Take the material below and write it all out again exactly.
==========
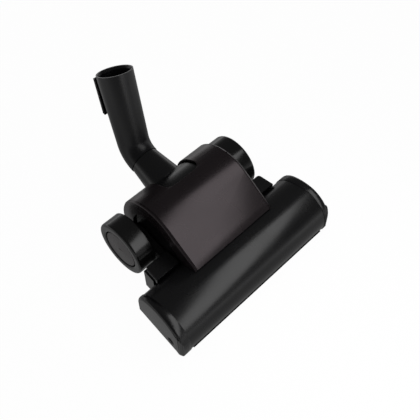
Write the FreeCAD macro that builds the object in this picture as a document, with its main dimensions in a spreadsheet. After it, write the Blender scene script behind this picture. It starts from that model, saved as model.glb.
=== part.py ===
import FreeCAD, Part
import math
import os
import re
import Sketcher

# Air driven turbo brush for a vacuum cleaner: a full width brush head, a drum shaped turbine housing with
# two large wheels behind it, and a tilting neck with a swivelling elbow that takes the wand.
# Millimetres and degrees. +X runs along the brush roll, the front of the head faces -Y, +Z is up.
# Every piece is drawn in the head's own frame, whose y = 0 lies under the crown of the brush hood, and is
# then moved by origin_shift and origin_side, so that the origin is on the floor in the middle of the whole.
# The head frame's x = 0 is the middle of the drum.

doc = FreeCAD.newDocument("TurboBrush")
sheet = doc.addObject("Spreadsheet::Sheet", "Sizes")

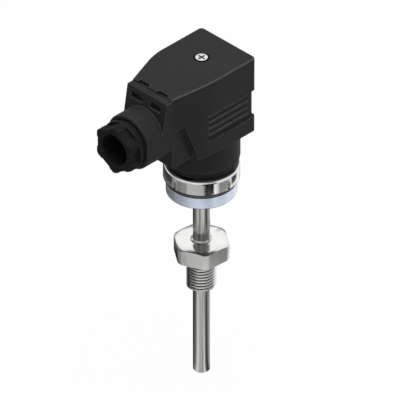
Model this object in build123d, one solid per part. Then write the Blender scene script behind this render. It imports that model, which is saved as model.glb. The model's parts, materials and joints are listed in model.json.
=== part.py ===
==========
- In response
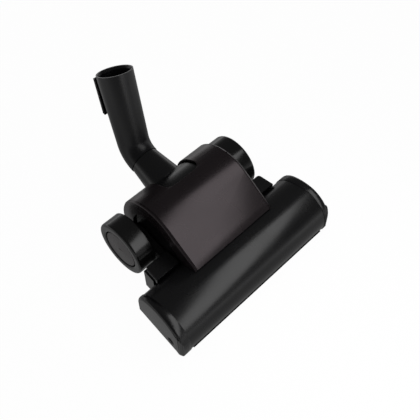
Write the FreeCAD macro that builds the object in this picture as a document, with its main dimensions in a spreadsheet. After it, write the Blender scene script behind this picture. It starts from that model, saved as model.glb.
=== part.py ===
import FreeCAD, Part
import math
import os
import re
import Sketcher

# Air driven turbo brush for a vacuum cleaner: a full width brush head, a drum shaped turbine housing with
# two large wheels behind it, and a tilting neck with a swivelling elbow that takes the wand.
# Millimetres and degrees. +X runs along the brush roll, the front of the head faces -Y, +Z is up.
# Every piece is drawn in the head's own frame, whose y = 0 lies under the crown of the brush hood, and is
# then moved by origin_shift and origin_side, so that the origin is on the floor in the middle of the whole.
# The head frame's x = 0 is the middle of the drum.

doc = FreeCAD.newDocument("TurboBrush")
sheet = doc.addObject("Spreadsheet::Sheet", "Sizes")

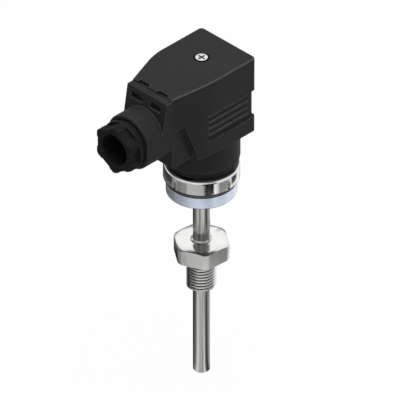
Model this object in build123d, one solid per part. Then write the Blender scene script behind this render. It imports that model, which is saved as model.glb. The model's parts, materials and joints are listed in model.json.
=== part.py ===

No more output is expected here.